The return to the Reichstag of rightwing extremists is naturally the most shocking news to have emerged from the German elections. But then again, the 12.6 per cent share of the vote achieved by Alternative for Germany is well within the margin of error of the most recent opinion polls.
The AfD will send almost 100 MPs to the Bundestag, a third of whom are believed to be on the extreme right. They are far more dangerous than the Front National in France, and make the UK Independence party look like cuddly British cousins.
Also shocking is the scale of the Social Democrats’ demise. They are paying the price for cuddling up to Angela Merkel for far too long. The SPD has made the biggest error a political party can make: it has made itself superfluous.
But the biggest shock of this election is the astonishing weakness of Ms Merkel’s CDU and its Bavarian sibling, the CSU. Their share of the vote fell from 41.5 per cent in 2013 to 33 per cent this time round. This, more than anything else, will define the near-term future of both German and European politics.
After the SPD on Sunday ruled out another coalition with Ms Merkel, there is now only a single coalition option left: between the CDU/CSU, the liberal FDP, and the Greens. This configuration is known as the “Jamaica coalition” on account of the parties’ colours.
Will it fly? I think it will because Ms Merkel has no alternative if she wants to hang on to power. She will offer the two smaller parties whatever is needed to entice them into a coalition.
She would be in mortal political danger if she allowed the impending coalition talks to fail. There could be new elections, in which she could easily end up losing a further 5 per cent of the vote, at which point her party would revolt against her. The incentives of all the parties, and especially their leaders, are well defined: Ms Merkel wants to govern; the SPD does not want to govern; and the FDP and the Greens want to leverage their good results into power.
They will make formidable demands. The FDP is probably the only Eurosceptic party in Europe that does not recognise itself as Eurosceptic. Its leader, Christian Lindner, keeps on emphasising his party’s pro-European roots. Yet he wants Greece kicked out of the eurozone and favours no further programmes by the European Stability Mechanism, the rescue fund for the eurozone. Indeed, he wants the ESM to be phased out altogether in the long run, and he rejects the proposal of Emmanuel Macron, France’s president, for a common eurozone budget. Mr Lindner said on Sunday that the latter would be his party’s red line in the coalition talks.
During the campaign Mr Lindner insisted the FDP would demand the role of finance minister in a coalition. Ms Merkel is keen to keep her colleague, Wolfgang Schäuble, in the job. It is not clear if she will succeed, but if she does, the FDP will surely extract a heavy price.
The Greens seem more moderate by comparison. They want stricter policies on emission targets, and will insist on an early phasing out of fuel-driven car engines, a demand both the CDU/CSU and FDP might find hard to accept. But the Greens are in a strong position. They are more inclined than others to walk away from the talks, which could make them a formidable force in the negotiations. If they walk out on an issue of principle and force new elections, they could expect to win further support.

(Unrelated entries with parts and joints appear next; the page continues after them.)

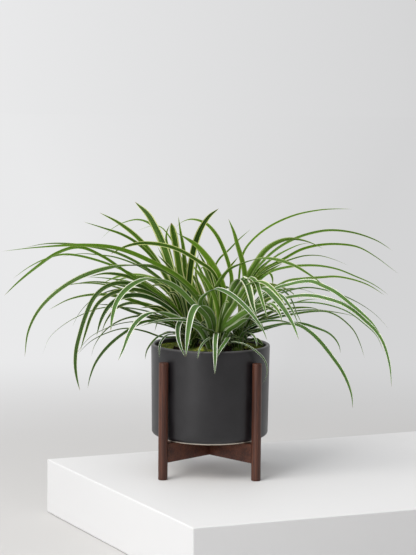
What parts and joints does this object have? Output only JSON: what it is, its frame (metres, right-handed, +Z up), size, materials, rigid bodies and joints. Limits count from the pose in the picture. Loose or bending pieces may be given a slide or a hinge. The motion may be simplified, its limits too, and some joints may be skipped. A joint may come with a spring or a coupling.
{
  "type": "potted spider plant",
  "caption": "Spider plant with arching cream-edged leaves in a matt charcoal ceramic pot, carried by a dark wooden stand with round legs and crossed bars.",
  "frame": {"origin": "on the floor under the pot's axis, midway between the legs", "axes": "+X to the plant's right as the picture shows it, +Y away from the viewer, +Z up"},
  "size_m": [0.6792, 0.357, 0.4584],
  "materials": {
    "glaze": "matte",
    "soil": "matte",
    "moss": "matte",
    "leaf": "satin",
    "wood": "satin"
  },
  "bodies": {
    "root": {"pot": "glaze", "soil": "soil", "moss": "moss", "rosette_front": "leaf", "rosette_left": "leaf", "rosette_right": "leaf", "rosette_back": "leaf", "leg_front_left": "wood", "leg_front_right": "wood", "leg_back_left": "wood", "leg_back_right": "wood", "bar_lower_notch": "wood", "bar_upper_notch": "wood"}
  },
  "joints": []
}
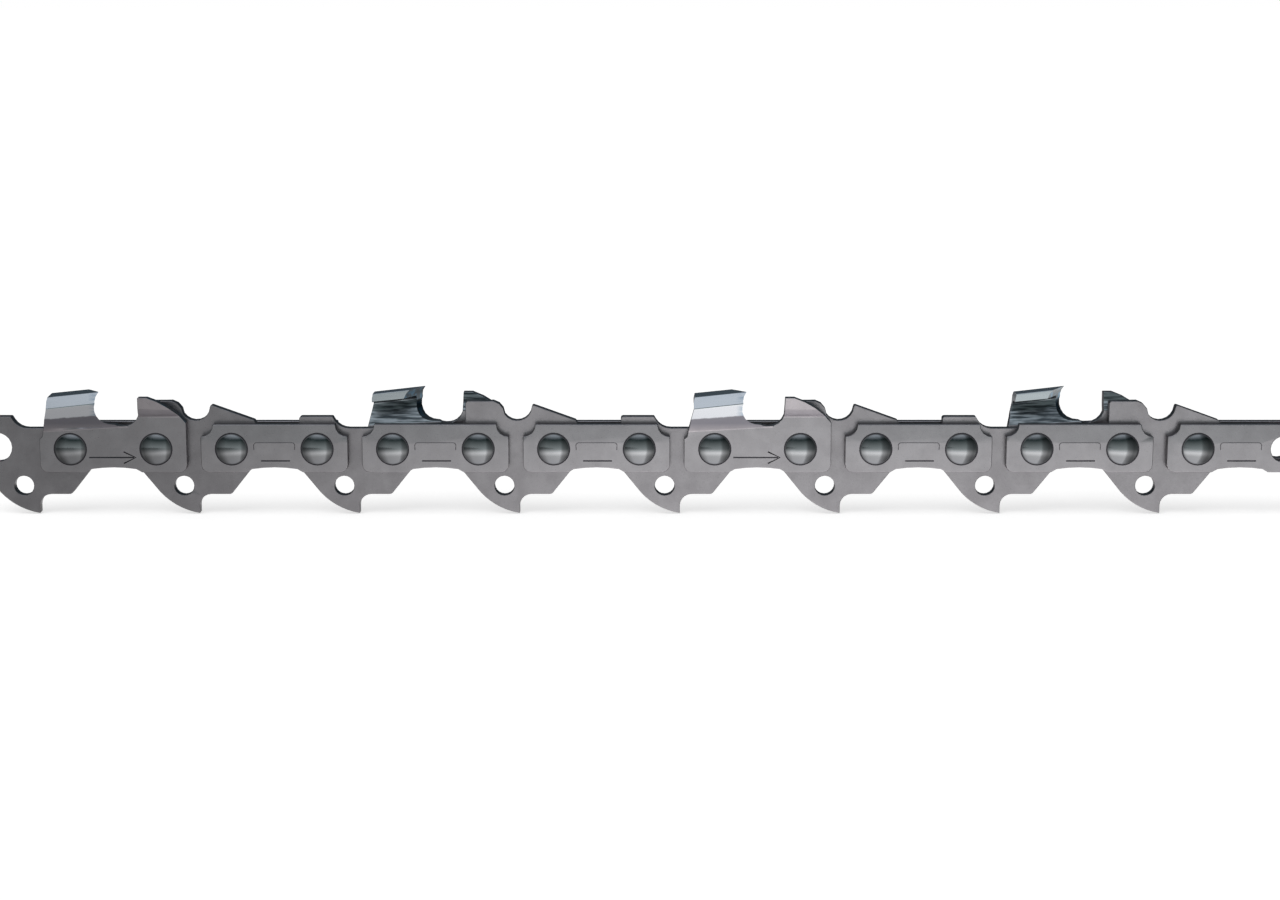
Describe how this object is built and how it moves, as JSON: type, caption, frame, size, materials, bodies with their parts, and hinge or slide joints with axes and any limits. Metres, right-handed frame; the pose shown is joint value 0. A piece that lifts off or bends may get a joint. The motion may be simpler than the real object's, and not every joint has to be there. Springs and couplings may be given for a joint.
{
  "type": "chainsaw chain",
  "caption": "Straight open length of low-profile saw chain: drive links with hooked tangs, tie straps and alternating chrome cutters, joined by live rivets.",
  "frame": {"origin": "under the middle of the straight chain, level with the tips of the drive link tangs", "axes": "+X is the way the chain runs, +Z is the cutting side, -Y is the right-hand side, where the near cutters of the picture are"},
  "size_m": [0.1548, 0.006, 0.0146],
  "materials": {
    "stamped_steel": "tumbled, satin",
    "blued_steel": "tumbled, satin",
    "rivet_steel": "spun and polished head",
    "hard_chrome": "hard chrome plate"
  },
  "bodies": {
    "drive_1": {"drive_link_1": "stamped_steel"},
    "side_1": {"right_cutter_1": "hard_chrome", "tie_strap_1_left": "blued_steel", "rivet_01": "rivet_steel", "rivet_02": "rivet_steel"},
    "drive_2": {"bumper_link_2": "stamped_steel"},
    "side_2": {"tie_strap_2_right": "blued_steel", "tie_strap_2_left": "blued_steel", "rivet_03": "rivet_steel", "rivet_04": "rivet_steel"},
    "drive_3": {"drive_link_3": "stamped_steel"},
    "side_3": {"tie_strap_3_right": "blued_steel", "left_cutter_3": "hard_chrome", "rivet_05": "rivet_steel", "rivet_06": "rivet_steel"},
    "drive_4": {"bumper_link_4": "stamped_steel"},
    "side_4": {"tie_strap_4_right": "blued_steel", "tie_strap_4_left": "blued_steel", "rivet_07": "rivet_steel", "rivet_08": "rivet_steel"},
    "drive_5": {"drive_link_5": "stamped_steel"},
    "side_5": {"right_cutter_5": "hard_chrome", "tie_strap_5_left": "blued_steel", "rivet_09": "rivet_steel", "rivet_10": "rivet_steel"},
    "drive_6": {"bumper_link_6": "stamped_steel"},
    "side_6": {"tie_strap_6_right": "blued_steel", "tie_strap_6_left": "blued_steel", "rivet_11": "rivet_steel", "rivet_12": "rivet_steel"},
    "drive_7": {"drive_link_7": "stamped_steel"},
    "side_7": {"tie_strap_7_right": "blued_steel", "left_cutter_7": "hard_chrome", "rivet_13": "rivet_steel", "rivet_14": "rivet_steel"},
    "drive_8": {"bumper_link_8": "stamped_steel"},
    "side_8": {"tie_strap_8_right": "blued_steel", "tie_strap_8_left": "blued_steel", "rivet_15": "rivet_steel"}
  },
  "joints": [
    {"name": "pivot_09", "type": "hinge", "parent": "drive_5", "child": "side_5", "pos_m": [0.00803, 0, 0.00779], "axis": [0, 1, 0], "range_deg": [-20, 30]},
    {"name": "pivot_10", "type": "hinge", "parent": "side_5", "child": "drive_6", "pos_m": [0.01794, 0, 0.00779], "axis": [0, 1, 0], "range_deg": [-20, 30]},
    {"name": "pivot_11", "type": "hinge", "parent": "drive_6", "child": "side_6", "pos_m": [0.02667, 0, 0.00779], "axis": [0, 1, 0], "range_deg": [-20, 30]},
    {"name": "pivot_12", "type": "hinge", "parent": "side_6", "child": "drive_7", "pos_m": [0.03658, 0, 0.00779], "axis": [0, 1, 0], "range_deg": [-20, 30]},
    {"name": "pivot_13", "type": "hinge", "parent": "drive_7", "child": "side_7", "pos_m": [0.04531, 0, 0.00779], "axis": [0, 1, 0], "range_deg": [-20, 30]},
    {"name": "pivot_14", "type": "hinge", "parent": "side_7", "child": "drive_8", "pos_m": [0.05522, 0, 0.00779], "axis": [0, 1, 0], "range_deg": [-20, 30]},
    {"name": "pivot_15", "type": "hinge", "parent": "drive_8", "child": "side_8", "pos_m": [0.06395, 0, 0.00779], "axis": [0, 1, 0], "range_deg": [-20, 30]},
    {"name": "pivot_08", "type": "hinge", "parent": "drive_5", "child": "side_4", "pos_m": [-0.0007, 0, 0.00779], "axis": [0, 1, 0], "range_deg": [-30, 20]},
    {"name": "pivot_07", "type": "hinge", "parent": "side_4", "child": "drive_4", "pos_m": [-0.01061, 0, 0.00779], "axis": [0, 1, 0], "range_deg": [-30, 20]},
    {"name": "pivot_06", "type": "hinge", "parent": "drive_4", "child": "side_3", "pos_m": [-0.01934, 0, 0.00779], "axis": [0, 1, 0], "range_deg": [-30, 20]},
    {"name": "pivot_05", "type": "hinge", "parent": "side_3", "child": "drive_3", "pos_m": [-0.02925, 0, 0.00779], "axis": [0, 1, 0], "range_deg": [-30, 20]},
    {"name": "pivot_04", "type": "hinge", "parent": "drive_3", "child": "side_2", "pos_m": [-0.03798, 0, 0.00779], "axis": [0, 1, 0], "range_deg": [-30, 20]},
    {"name": "pivot_03", "type": "hinge", "parent": "side_2", "child": "drive_2", "pos_m": [-0.04789, 0, 0.00779], "axis": [0, 1, 0], "range_deg": [-30, 20]},
    {"name": "pivot_02", "type": "hinge", "parent": "drive_2", "child": "side_1", "pos_m": [-0.05662, 0, 0.00779], "axis": [0, 1, 0], "range_deg": [-30, 20]},
    {"name": "pivot_01", "type": "hinge", "parent": "side_1", "child": "drive_1", "pos_m": [-0.06653, 0, 0.00779], "axis": [0, 1, 0], "range_deg": [-30, 20]}
  ]
}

Ms Merkel has been a formidable political operator. History has taught us not to underestimate her. But the dramatic decline in the CDU and CSU’s share of the vote is also telling us that she has passed the zenith of her power. She enjoyed stable and loyal coalitions during her first three terms. This time will be different. The coalition talks could collapse. The coalition itself could collapse. And the CDU and the CSU could revolt against her.
Over the next few years, I expect Germany to become more inward looking. This will be a period of serious internal battles within all the large parties, and an era of confrontation with the AfD. I always thought that the notion of German political leadership on the European and world stages was a myth. That myth will now be exposed for what it always was.
The shifts in German politics will also slow down economic reform efforts. Germany is suffering from under-investment. It is lagging behind in the digital economy. And it has no idea what to do with all the migrants Ms Merkel has allowed in. The new government will be more hostile to the car industry, which is probably a good thing. But it will not have a plan B.
In short, difficult years lie ahead. And Ms Merkel has joined the long list of political leaders who missed the ideal moment to depart the stage in good time.